### Aim
Start at the line that has "make_shell()" and stop at the line that has "if empty is". Print those lines and all lines between them exactly, and nothing more.

### Stored data
— begin —
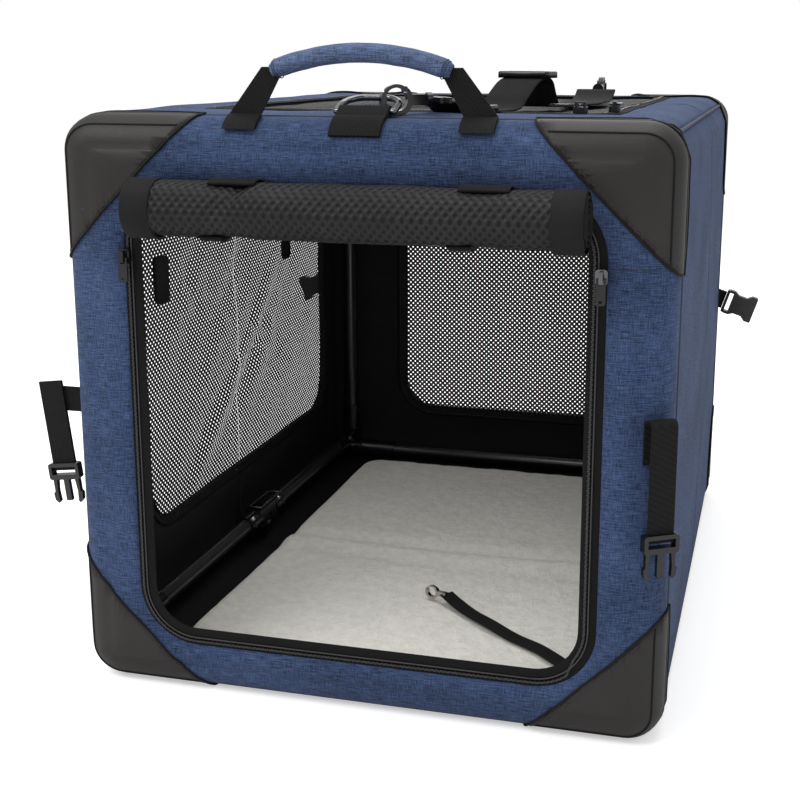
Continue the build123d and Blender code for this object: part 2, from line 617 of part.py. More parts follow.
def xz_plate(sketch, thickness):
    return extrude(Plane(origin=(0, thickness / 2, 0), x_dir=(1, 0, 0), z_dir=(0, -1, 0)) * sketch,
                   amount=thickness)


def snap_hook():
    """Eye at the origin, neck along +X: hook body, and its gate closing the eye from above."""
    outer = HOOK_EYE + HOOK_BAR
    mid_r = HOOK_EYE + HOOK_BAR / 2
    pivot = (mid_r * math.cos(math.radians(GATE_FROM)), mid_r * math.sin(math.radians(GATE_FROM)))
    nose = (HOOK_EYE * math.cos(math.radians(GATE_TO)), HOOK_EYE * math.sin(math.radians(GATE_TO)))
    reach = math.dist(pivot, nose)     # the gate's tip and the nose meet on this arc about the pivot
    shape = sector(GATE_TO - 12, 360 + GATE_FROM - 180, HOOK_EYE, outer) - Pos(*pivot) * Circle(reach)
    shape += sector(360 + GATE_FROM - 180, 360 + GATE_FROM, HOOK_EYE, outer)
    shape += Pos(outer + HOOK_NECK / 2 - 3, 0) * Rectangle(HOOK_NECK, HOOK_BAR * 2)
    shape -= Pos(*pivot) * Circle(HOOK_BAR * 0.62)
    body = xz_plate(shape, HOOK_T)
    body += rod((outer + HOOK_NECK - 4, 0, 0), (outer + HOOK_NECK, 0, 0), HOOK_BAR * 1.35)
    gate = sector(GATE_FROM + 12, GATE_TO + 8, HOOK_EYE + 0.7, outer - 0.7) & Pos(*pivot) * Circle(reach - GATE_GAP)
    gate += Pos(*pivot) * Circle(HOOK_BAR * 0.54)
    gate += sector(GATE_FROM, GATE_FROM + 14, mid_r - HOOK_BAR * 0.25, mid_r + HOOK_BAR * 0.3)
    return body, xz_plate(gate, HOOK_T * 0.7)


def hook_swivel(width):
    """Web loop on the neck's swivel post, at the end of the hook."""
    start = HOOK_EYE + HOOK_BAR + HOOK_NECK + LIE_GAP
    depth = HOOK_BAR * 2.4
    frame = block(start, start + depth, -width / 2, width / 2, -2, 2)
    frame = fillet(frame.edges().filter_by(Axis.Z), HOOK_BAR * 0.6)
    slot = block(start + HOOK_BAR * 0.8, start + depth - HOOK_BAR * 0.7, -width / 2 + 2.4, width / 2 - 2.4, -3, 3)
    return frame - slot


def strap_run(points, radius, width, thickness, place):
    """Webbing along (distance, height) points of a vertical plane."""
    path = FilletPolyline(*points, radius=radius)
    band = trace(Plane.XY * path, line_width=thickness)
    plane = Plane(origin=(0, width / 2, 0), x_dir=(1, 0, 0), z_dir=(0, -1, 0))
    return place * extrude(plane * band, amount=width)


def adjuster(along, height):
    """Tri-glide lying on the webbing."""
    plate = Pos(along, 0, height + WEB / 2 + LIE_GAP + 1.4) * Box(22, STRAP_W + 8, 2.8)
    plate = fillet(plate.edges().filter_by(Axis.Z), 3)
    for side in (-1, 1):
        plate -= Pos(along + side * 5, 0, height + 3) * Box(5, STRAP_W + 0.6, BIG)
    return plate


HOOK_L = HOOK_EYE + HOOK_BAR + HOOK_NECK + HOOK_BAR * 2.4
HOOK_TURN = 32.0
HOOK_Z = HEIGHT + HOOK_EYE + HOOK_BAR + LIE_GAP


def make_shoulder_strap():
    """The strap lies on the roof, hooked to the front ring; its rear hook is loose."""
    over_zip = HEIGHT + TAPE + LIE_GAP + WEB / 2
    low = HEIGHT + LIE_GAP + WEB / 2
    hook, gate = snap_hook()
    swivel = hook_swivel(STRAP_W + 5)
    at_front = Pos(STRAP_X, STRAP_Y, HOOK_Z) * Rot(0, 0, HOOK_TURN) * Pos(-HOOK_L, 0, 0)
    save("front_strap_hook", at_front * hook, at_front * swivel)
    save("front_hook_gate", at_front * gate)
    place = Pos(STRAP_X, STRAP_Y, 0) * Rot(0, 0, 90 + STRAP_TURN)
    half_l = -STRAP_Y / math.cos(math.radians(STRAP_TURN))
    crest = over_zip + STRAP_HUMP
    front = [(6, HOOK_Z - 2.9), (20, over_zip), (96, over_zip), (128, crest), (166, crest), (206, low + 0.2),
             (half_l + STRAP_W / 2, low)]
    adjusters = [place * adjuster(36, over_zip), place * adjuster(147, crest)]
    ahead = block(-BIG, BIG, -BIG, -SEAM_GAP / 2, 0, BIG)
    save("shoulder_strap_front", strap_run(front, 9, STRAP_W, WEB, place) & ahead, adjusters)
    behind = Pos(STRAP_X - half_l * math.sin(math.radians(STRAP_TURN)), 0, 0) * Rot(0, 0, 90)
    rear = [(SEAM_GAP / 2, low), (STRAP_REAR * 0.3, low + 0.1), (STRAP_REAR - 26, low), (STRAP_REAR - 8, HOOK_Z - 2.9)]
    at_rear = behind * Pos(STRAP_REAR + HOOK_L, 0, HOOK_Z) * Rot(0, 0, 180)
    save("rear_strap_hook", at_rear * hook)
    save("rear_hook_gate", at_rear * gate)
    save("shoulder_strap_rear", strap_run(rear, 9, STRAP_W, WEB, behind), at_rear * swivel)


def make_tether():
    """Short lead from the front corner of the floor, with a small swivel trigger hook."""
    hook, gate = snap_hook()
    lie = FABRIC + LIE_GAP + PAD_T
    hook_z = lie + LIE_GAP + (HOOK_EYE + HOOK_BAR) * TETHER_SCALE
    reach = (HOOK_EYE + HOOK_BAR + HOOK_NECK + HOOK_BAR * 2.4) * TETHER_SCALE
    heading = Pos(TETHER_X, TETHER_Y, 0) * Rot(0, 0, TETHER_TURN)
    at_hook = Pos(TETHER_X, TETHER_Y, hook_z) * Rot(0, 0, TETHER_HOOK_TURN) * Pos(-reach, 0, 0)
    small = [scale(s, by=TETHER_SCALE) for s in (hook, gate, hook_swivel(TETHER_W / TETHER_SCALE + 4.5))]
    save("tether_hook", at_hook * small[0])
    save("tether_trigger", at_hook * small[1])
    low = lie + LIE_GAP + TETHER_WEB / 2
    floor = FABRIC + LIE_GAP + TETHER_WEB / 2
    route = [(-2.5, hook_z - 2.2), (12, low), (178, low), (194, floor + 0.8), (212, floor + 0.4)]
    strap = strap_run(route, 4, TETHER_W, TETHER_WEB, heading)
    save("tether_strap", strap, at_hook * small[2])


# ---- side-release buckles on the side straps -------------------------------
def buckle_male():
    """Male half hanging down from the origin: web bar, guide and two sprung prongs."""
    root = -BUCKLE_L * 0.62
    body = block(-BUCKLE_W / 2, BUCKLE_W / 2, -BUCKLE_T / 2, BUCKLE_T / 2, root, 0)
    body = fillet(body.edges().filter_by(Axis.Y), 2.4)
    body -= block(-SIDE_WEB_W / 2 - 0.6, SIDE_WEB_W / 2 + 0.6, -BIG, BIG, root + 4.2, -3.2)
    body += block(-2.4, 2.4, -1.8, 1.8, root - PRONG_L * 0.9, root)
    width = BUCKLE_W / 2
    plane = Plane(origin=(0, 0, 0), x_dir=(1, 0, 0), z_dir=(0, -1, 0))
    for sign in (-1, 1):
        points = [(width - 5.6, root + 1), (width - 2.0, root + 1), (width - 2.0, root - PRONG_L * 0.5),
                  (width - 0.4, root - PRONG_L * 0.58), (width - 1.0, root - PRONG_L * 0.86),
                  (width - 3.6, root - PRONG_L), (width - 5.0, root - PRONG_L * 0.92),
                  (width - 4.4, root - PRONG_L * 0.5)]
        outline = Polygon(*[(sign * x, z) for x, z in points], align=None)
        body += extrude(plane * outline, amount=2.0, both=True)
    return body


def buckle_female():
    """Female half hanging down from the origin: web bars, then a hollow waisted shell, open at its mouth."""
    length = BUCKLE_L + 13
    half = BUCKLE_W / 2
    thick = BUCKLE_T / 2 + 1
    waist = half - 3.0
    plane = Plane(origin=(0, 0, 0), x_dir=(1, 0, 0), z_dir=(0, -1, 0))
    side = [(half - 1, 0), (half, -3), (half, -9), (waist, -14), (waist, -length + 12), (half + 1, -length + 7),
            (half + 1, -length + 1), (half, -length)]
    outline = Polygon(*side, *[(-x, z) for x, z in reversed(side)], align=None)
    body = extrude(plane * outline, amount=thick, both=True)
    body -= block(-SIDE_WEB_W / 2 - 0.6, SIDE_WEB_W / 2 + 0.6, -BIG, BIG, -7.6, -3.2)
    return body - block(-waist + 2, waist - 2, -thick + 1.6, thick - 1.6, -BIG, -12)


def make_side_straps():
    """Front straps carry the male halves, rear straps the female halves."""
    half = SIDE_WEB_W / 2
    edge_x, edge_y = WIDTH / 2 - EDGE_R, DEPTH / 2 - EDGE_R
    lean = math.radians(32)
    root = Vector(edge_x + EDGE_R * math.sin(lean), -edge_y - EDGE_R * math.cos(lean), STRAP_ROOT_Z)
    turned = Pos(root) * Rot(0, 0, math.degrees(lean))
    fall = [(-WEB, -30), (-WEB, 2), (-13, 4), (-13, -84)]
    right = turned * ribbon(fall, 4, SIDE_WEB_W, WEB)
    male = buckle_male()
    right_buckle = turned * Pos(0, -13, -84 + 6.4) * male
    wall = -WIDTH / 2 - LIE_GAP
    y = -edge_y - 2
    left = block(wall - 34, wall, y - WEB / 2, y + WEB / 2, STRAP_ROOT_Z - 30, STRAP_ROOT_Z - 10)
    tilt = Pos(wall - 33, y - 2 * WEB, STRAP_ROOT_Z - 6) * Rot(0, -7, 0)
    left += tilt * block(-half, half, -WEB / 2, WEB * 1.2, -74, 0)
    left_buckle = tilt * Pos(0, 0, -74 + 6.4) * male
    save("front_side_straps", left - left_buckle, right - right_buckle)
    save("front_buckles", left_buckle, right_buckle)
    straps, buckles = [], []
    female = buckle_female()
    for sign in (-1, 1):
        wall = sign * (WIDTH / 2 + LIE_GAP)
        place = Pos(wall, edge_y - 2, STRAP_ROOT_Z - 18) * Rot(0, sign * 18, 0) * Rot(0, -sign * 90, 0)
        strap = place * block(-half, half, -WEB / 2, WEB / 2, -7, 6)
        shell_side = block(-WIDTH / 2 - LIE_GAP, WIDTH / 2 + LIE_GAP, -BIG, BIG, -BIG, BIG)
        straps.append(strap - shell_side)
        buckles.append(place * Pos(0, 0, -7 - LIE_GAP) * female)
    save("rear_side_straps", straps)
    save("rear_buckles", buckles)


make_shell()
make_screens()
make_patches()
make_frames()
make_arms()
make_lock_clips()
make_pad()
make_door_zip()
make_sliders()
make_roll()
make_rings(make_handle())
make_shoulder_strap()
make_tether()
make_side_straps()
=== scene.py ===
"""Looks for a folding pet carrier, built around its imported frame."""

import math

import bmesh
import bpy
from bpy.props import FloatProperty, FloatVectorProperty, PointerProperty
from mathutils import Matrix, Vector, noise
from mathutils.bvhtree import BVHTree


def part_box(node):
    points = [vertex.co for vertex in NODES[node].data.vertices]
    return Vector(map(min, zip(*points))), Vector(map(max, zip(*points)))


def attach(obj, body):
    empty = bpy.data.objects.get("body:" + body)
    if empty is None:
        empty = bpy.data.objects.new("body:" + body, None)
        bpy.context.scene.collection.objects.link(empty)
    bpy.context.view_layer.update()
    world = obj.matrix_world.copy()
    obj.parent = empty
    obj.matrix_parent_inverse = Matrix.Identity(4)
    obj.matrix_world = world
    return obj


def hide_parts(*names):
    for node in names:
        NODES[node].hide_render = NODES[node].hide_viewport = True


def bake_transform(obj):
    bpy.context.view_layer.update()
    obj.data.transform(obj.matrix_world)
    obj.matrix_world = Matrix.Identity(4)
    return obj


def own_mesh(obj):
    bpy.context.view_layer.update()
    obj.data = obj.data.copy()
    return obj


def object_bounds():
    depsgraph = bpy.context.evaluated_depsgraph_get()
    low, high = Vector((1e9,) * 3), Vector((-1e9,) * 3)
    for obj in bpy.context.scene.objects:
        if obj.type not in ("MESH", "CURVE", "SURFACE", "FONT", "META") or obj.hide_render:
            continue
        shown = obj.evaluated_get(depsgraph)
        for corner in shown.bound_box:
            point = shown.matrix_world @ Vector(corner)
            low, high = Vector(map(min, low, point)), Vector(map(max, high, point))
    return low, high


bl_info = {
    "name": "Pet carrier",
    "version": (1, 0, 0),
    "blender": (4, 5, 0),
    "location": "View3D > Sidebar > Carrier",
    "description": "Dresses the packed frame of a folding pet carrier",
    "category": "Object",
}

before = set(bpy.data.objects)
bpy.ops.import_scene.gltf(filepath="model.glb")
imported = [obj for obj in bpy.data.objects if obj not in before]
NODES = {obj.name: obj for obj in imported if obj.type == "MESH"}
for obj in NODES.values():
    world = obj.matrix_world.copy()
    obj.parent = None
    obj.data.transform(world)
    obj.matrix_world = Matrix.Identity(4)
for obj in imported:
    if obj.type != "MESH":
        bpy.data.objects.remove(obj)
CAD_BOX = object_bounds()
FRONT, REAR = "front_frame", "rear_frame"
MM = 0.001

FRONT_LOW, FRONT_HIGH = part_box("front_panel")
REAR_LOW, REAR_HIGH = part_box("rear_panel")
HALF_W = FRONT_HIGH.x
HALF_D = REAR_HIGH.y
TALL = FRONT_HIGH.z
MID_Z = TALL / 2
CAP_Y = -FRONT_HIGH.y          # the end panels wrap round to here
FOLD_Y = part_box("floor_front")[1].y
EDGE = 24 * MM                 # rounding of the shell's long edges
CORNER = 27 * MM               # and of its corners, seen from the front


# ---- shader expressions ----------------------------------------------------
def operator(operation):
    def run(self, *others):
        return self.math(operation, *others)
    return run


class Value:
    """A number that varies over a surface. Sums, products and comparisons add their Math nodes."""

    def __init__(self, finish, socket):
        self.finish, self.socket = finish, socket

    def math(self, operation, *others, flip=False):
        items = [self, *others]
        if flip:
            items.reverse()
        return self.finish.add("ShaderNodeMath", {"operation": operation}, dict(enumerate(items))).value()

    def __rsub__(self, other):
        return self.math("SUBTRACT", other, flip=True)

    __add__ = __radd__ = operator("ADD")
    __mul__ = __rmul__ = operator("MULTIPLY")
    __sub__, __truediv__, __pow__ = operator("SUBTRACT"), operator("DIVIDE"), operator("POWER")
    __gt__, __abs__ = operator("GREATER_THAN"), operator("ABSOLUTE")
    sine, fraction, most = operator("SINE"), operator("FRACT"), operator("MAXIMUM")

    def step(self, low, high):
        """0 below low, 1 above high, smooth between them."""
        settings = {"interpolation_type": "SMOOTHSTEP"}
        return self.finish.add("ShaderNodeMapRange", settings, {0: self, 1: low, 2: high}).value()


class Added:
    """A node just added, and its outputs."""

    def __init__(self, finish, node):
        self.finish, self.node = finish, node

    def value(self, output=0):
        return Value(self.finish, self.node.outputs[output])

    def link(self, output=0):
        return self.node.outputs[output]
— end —
— begin —
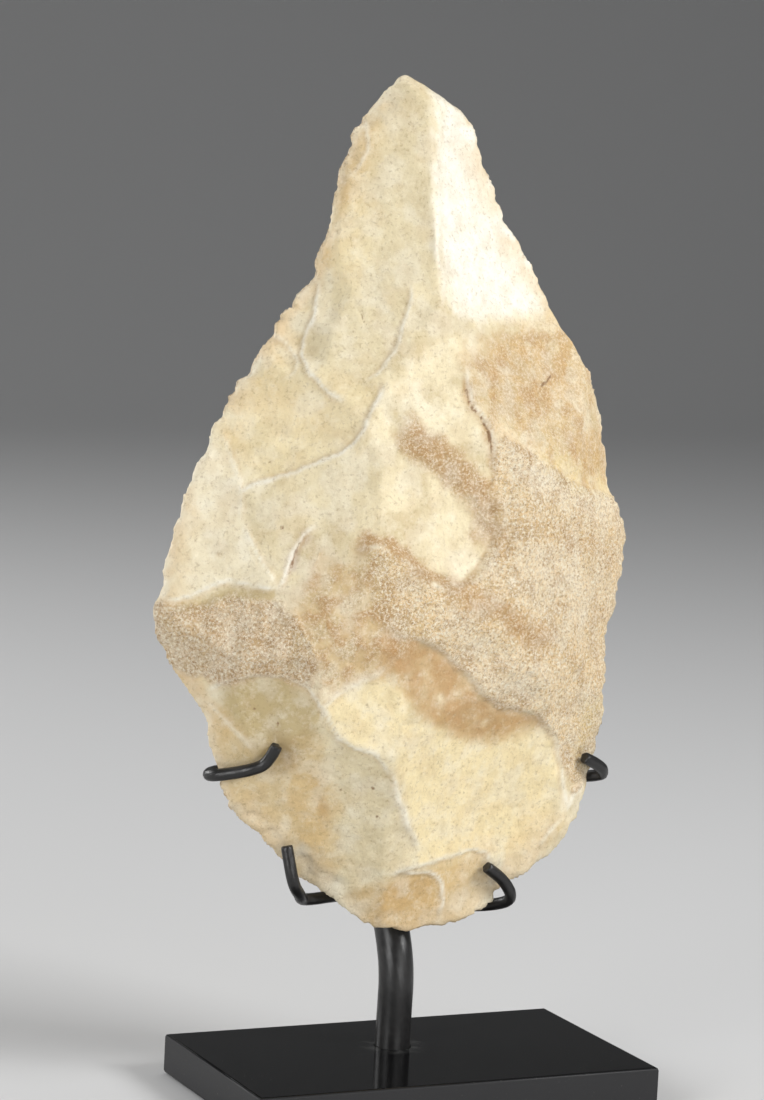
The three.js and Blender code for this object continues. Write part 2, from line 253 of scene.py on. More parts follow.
— end —
— begin —
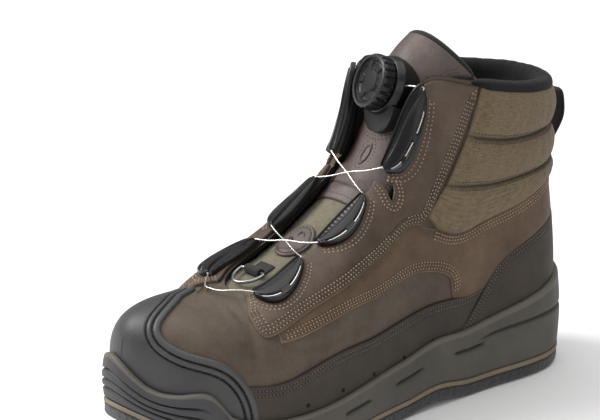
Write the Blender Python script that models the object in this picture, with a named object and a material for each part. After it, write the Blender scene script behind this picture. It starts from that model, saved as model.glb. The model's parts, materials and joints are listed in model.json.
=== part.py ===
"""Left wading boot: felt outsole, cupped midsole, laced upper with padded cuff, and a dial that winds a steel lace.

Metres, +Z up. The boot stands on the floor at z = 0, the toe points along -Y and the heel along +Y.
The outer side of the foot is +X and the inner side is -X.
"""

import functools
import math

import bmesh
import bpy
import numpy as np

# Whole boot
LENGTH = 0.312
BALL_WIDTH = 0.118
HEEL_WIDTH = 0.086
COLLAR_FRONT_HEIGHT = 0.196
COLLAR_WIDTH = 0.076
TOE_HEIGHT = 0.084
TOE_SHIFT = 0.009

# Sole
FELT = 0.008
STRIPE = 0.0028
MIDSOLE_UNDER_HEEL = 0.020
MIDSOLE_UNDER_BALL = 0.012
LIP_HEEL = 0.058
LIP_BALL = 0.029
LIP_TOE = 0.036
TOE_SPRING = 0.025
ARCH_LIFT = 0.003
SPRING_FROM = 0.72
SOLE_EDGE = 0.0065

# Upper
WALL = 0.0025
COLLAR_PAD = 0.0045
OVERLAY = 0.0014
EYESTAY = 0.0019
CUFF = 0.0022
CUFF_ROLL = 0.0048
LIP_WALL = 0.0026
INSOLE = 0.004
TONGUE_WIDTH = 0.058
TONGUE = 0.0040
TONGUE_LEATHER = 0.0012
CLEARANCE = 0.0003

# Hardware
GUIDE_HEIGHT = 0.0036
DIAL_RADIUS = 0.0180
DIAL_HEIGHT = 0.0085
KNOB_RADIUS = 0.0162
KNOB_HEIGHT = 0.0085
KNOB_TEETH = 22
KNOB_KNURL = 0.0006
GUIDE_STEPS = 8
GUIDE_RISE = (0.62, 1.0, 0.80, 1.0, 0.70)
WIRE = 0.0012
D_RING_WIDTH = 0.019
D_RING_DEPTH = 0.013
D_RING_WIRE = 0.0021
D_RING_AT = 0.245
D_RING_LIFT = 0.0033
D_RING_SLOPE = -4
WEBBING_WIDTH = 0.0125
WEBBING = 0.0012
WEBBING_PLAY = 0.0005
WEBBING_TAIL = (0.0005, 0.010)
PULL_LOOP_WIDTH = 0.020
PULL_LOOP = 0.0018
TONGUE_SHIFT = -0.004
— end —
### Task solution
make_shell()
make_screens()
make_patches()
make_frames()
make_arms()
make_lock_clips()
make_pad()
make_door_zip()
make_sliders()
make_roll()
make_rings(make_handle())
make_shoulder_strap()
make_tether()
make_side_straps()
=== scene.py ===
"""Looks for a folding pet carrier, built around its imported frame."""

import math

import bmesh
import bpy
from bpy.props import FloatProperty, FloatVectorProperty, PointerProperty
from mathutils import Matrix, Vector, noise
from mathutils.bvhtree import BVHTree


def part_box(node):
    points = [vertex.co for vertex in NODES[node].data.vertices]
    return Vector(map(min, zip(*points))), Vector(map(max, zip(*points)))


def attach(obj, body):
    empty = bpy.data.objects.get("body:" + body)
    if empty is None:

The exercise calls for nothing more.